FP-Oner

New York’s "Class of 2008" producers – Levon Vincent, Jus-Ed, Fred P., DJ Qu, Joey Anderson, Nicuri and Anthony Parasole, have managed to spread their nets quite far since their humble beginnings, nearly to the point of ubiquity in underground house and techno. Deep house has been profoundly affected by their presence: they can in many ways be credited with leading a revival of certain aspects of classic deep house, modernising it while remaining close to its roots. Their individual interpretations vary, but, after Levon Vincent, it is most likely Fred Peterkin who has established the most iconic sound, a psychologically intense, layered, cosmic house style that has earned comparisons to Larry Heard.

More than the rest, Peterkin has been one to found numerous side projects and new aliases. From the beginning there was Black Jazz Consortium, the banner under which he has so far released most of his albums (3 out of the 5 total), but now silent for two years and always poorly distinguished from the music released under his own name. In its absence have arisen two harder and more dancefloor-focused aliases, the dubbed-out techno of Anomaly and FP197, a similarly toughened interpretation of his house sound with a recent EP on his Boards sublabel. Throughout all of this, he has remained very recognisable, the melancholic chords and thick atmospheres of his productions a calling card and the unmistakable emotional intensity a signature he has established over time, mostly as modern house music has drifted more towards stasis and texture. Announced as the first of three albums under new aliases for Mule Musiq, 5 debuts his FP-Oner project and continues the diversification of his sound.

If Anomaly was Peterkin stripping back his productions and going into techno territory, FP-Oner is going in the opposite direction; thickening his sound into one more lush and musical, a tendency that has been apparent in his Fred P. material for a few years. As his first album not containing or composed of separate singles, 5 is the least tethered to the dancefloor, and especially the opening and closing sections float past in ethereal waves underlain by a house rhythm section but placed much further back than usual. The middle section is peppered with harder tracks, but again there are unusual accents – whether it’s the slow swallowing of the drum track in ‘The Art Of Regeneration’, or the percussion on both ‘The Realm Of Possibility’ and ‘Platinum Soul’.

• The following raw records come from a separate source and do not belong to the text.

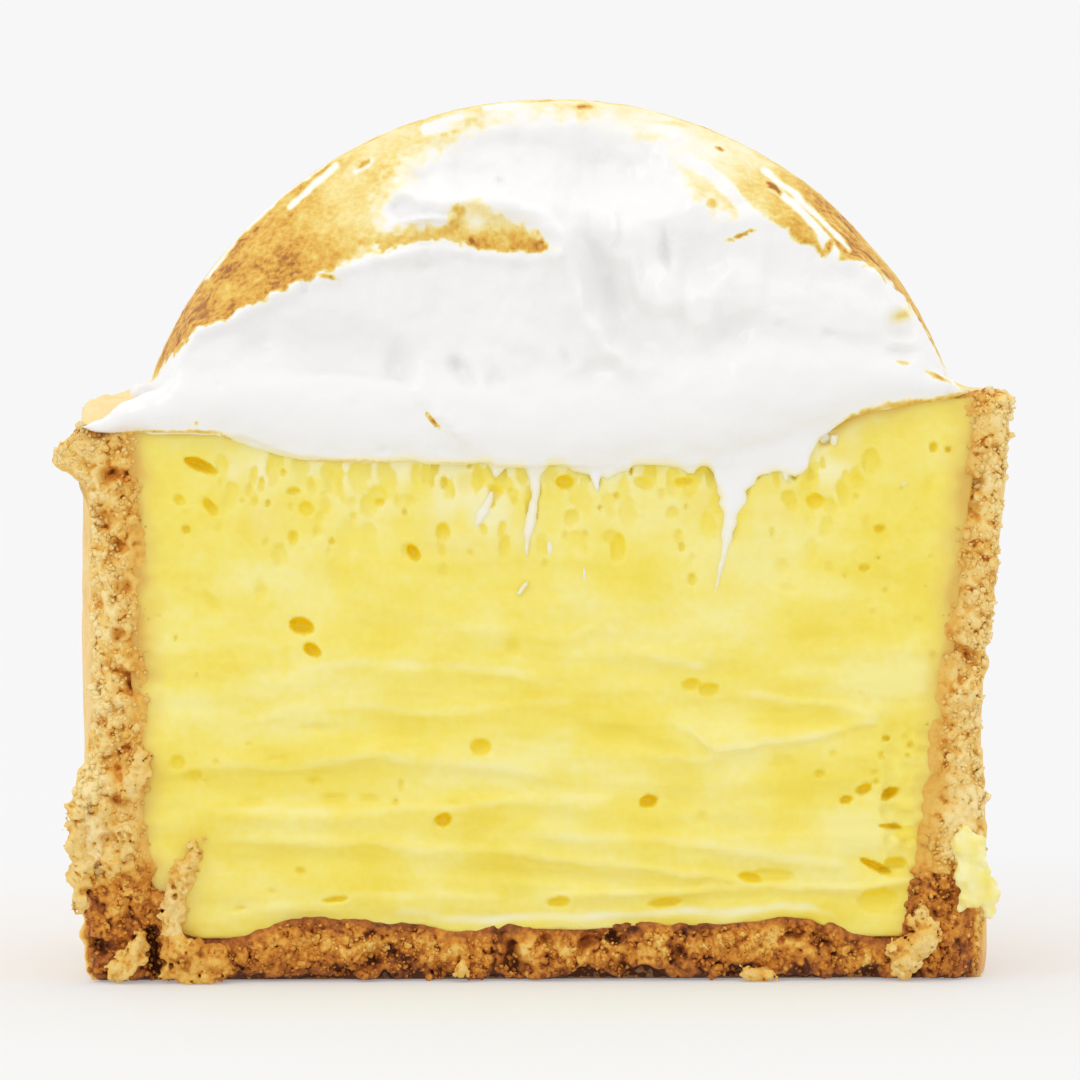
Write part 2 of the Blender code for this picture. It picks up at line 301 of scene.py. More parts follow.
def crumbled(x, z, size, seed=0):
    """Round grains heaped at random, each standing out by its own amount: -0.7 to about 1.3."""
    across, up = np.broadcast_arrays(x / size + 3.7 * seed, z / size)
    column, row = np.floor(across).astype(int), np.floor(up).astype(int)
    height = np.full(across.shape, -0.7)
    for i in (-1, 0, 1):
        for j in (-1, 0, 1):
            key = SHUFFLED[(SHUFFLED[(column + i) & 255] + row + j) & 255]
            away_x = across - (column + i + 0.5 + 0.45 * SLOPES[key, 0])
            away_z = up - (row + j + 0.5 + 0.45 * SLOPES[key, 1])
            reach = 0.35 + 0.45 * (key / 255)
            left = reach - away_x**2 - away_z**2 * (0.8 + 0.5 * SLOPES[key, 1] ** 2)
            grain = 0.55 * SLOPES[key, 2] + np.sqrt(np.clip(left, 0, 1))
            height = np.maximum(height, np.where(left > 0, grain, -0.7))
    return height


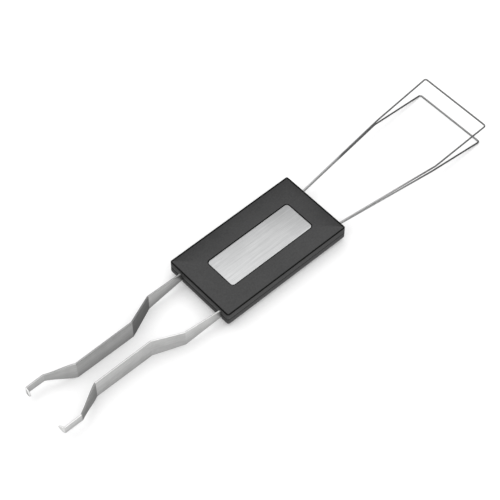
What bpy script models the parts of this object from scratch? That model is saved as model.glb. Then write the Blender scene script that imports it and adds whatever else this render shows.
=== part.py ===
"""Keycap and switch puller: a flat two-shell handle with a hooked strip spring at one end and two wire loops at the other.

Metres, +Z up, X along the tool from the hooks (-X) to the wire loops (+X). The design frame has its origin on the
tool's centre line, in the middle of the handle's length, at the handle's underside. At the end the whole tool is set
down so that it lies on the strip's lower edges and on the lower loop, centred over the origin.
"""

import math

import bmesh
import bpy
from mathutils import Matrix, Vector

# Handle
HANDLE_LENGTH = 0.0455
HANDLE_WIDTH = 0.025
HANDLE_THICKNESS = 0.0055  # at the flat land round the plate
HANDLE_SHIFT_Y = 0.0008  # the shells sit this far to one side of the steel's centre line
HANDLE_CORNER_RADIUS = 0.0007
TOP_FALL = 0.0008  # from the land down to the rim, along all four sides
TOP_LAND = 0.0002  # width of the flat land round the plate's recess
TOP_RIM_CHAMFER = 0.0005
BOTTOM_RIM_CHAMFER = 0.0003
PARTING_HEIGHT = 0.00235
PARTING_GAP = 0.0001
TOP_WALL = 0.0015
FLOOR_WALL = 0.0011
END_WALL = 0.002
RIB = 0.0012
POCKET_CORNER_RADIUS = 0.0008

# Pegs that close the shells
PEG_DIAMETER = 0.0016
PEG_LENGTH = 0.0014
PEG_INSET_X = 0.005
PEG_INSET_Y = 0.0017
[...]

As is characteristic, the album is deliberately paced and conventionally beautiful, the slowly undulating pads and careful arrangements nearly immaculate in their execution, and Peterkin has grown as a producer with this as his most sophisticated work yet. But it’s also more extroverted in many ways, the keyboard melodies and intensifying drum machines of the extended effort ‘The Law Of Correspondence’ explicitly taking the listener to places his previous work only suggested and brimming with confidence in doing so, a fact made clear in the surges of bass that power the track forward in steady waves. Although still understated, there is enough going on to easily fill all 11 minutes, and even tougher tracks like ‘Infinite Love’, whose sampled vocals and hard, jacking drum track could easily carry the momentum, are helped by this attention to detail and fuller approach, here seen in the interplay between the drums and the growling bass or the quick rhythm change-ups and drop outs throughout the track.

Compared to his work of even two years ago, like Black Jazz Consortium’s Codes And Metaphors LP, with its various guest appearances and vocal presence, there’s real growth visible, something that can be easily seen in comparing ‘The Otherness Dub’, a piece buried in the midsection that summarises Peterkin’s early work quite easily, with the other fare on 5. Previous material by the producer had always been effortlessly deep but could sometimes be called conservative, and it is this aspect he is escaping from here. The jazziness of ‘Manifestations Taking Place’, including its languorous hand drums, or looseness to the keyboard parts and some of the percussion lines throughout the album give it a hand-played, funky sound that’s conspicuously absent from much contemporary house. He also amply demonstrates a much greater range here than before, moving from deep house in his classic style to harder-hitting percussive tracks and into ambient and extremely subtle, highly musical tracks with ease and fluidity while always sounding like himself.

Both as a DJ and as a producer, Fred P. has maintained a consistency and excellence that often did not call attention to itself but has on occasion been too inward-looking for its own good. FP-Oner isn’t the first evidence of a change in that approach, but it is the clearest hint yet, a wide-ranging and self-consciously diverse album that successfully stretches his sound in many directions at once while keeping his identity distinct. With two more albums of new projects soon to come, there are more changes waiting in the wings, but as his strongest full length in recent memory, 5 is also one of his most rewarding.